Threads = 16 Vertex length = 31 Hash functions = 5 Filter size = 137438953472 Capacity = 2 Files: processed/IGC_index/ref_k31_fixed.fa

Round 0, 0:137438953472 Pass Filling Filtering 1 6242 7686 2 2040 30 True junctions count = 51430096 False junctions count = 26751117 Hash table size = 78181213 Candidate marks count = 222470897

Reallocating bifurcations time: 80

Let me know if there is anything else I should provide you with

fataltes commented 4 years ago

Thank you @dombraccia , I think unfortunately this is an issue that happens when we have a high number of distinct kmers regardless of the size of the fasta file. I think in such cases even choosing the large number for the bloomfilter based on the approximate kmer distribution, still the final hash-table is gonna be so large that we still need to deal with the slowness and growth in memory caused by it.

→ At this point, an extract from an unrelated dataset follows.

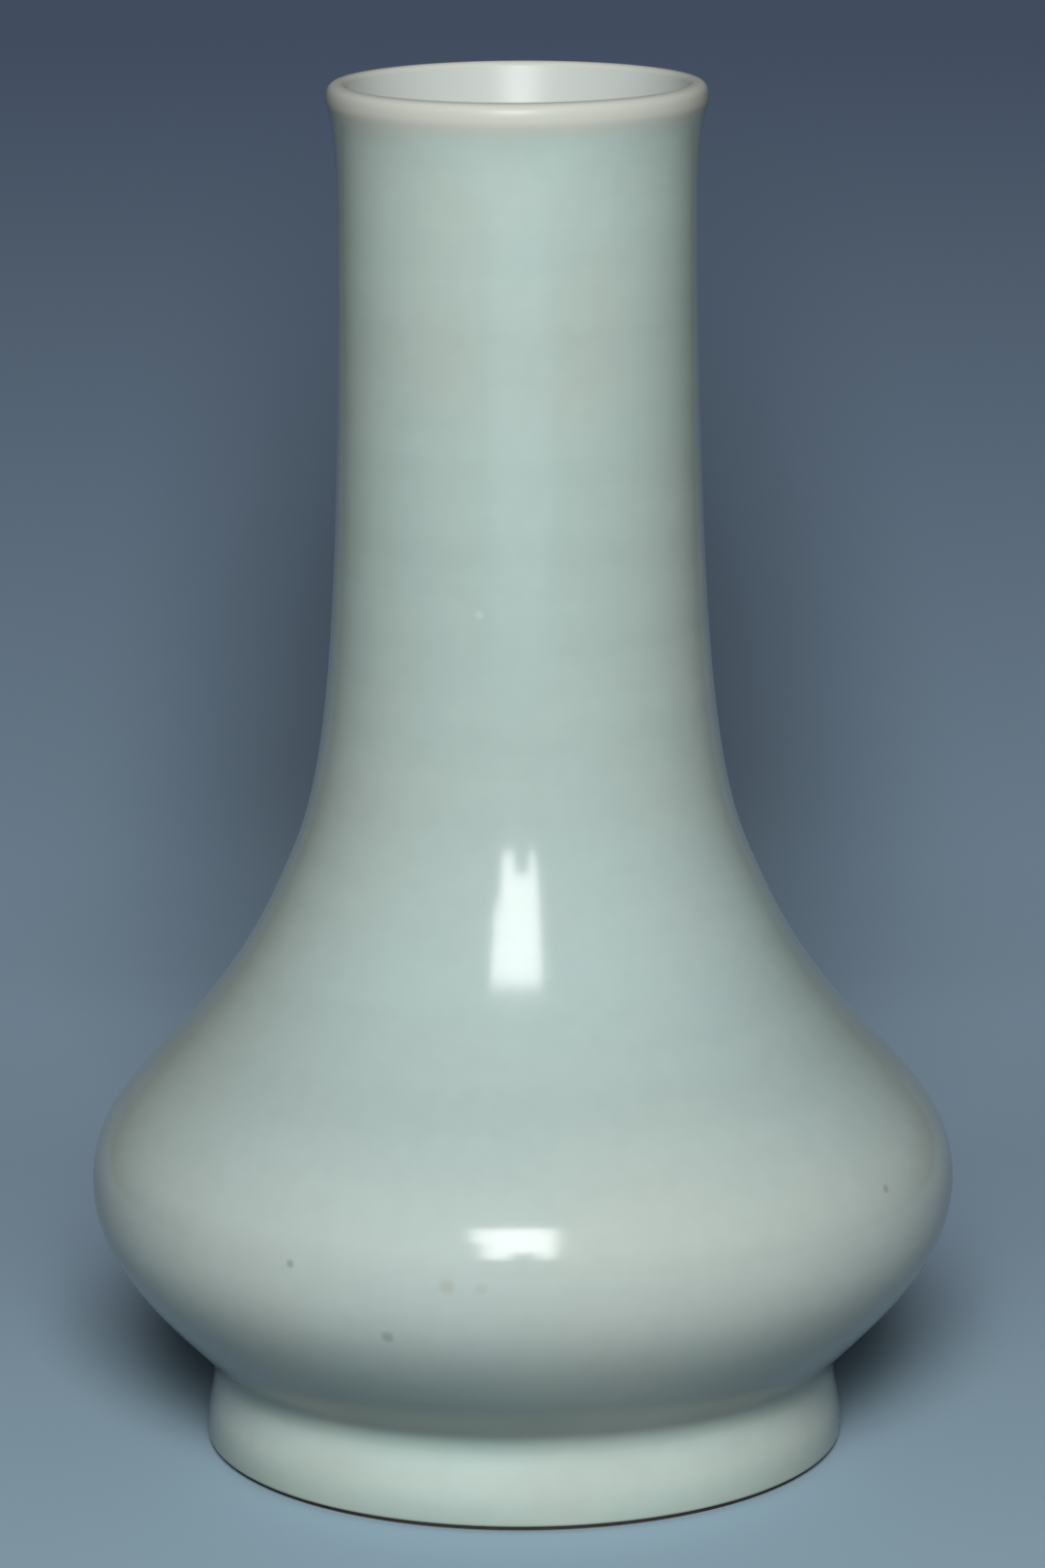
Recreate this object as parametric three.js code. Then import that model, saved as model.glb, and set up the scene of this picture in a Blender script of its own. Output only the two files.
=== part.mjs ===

I think in those cases it might be worth trying to find the sweet spot between the size of the final hash-table and the bloom filter.

What do you think @rob-p ?

dombraccia commented 4 years ago

Update: Pufferfish ended up finishing the index! It took ~3.3 days in total, but it finished.

I will close the issue, but I'll also run the indexing step again with a bigger bloom filter size of 2^38 or 2^39 bits and report back the time here to potentially create a better recommendation of filter size of reference material.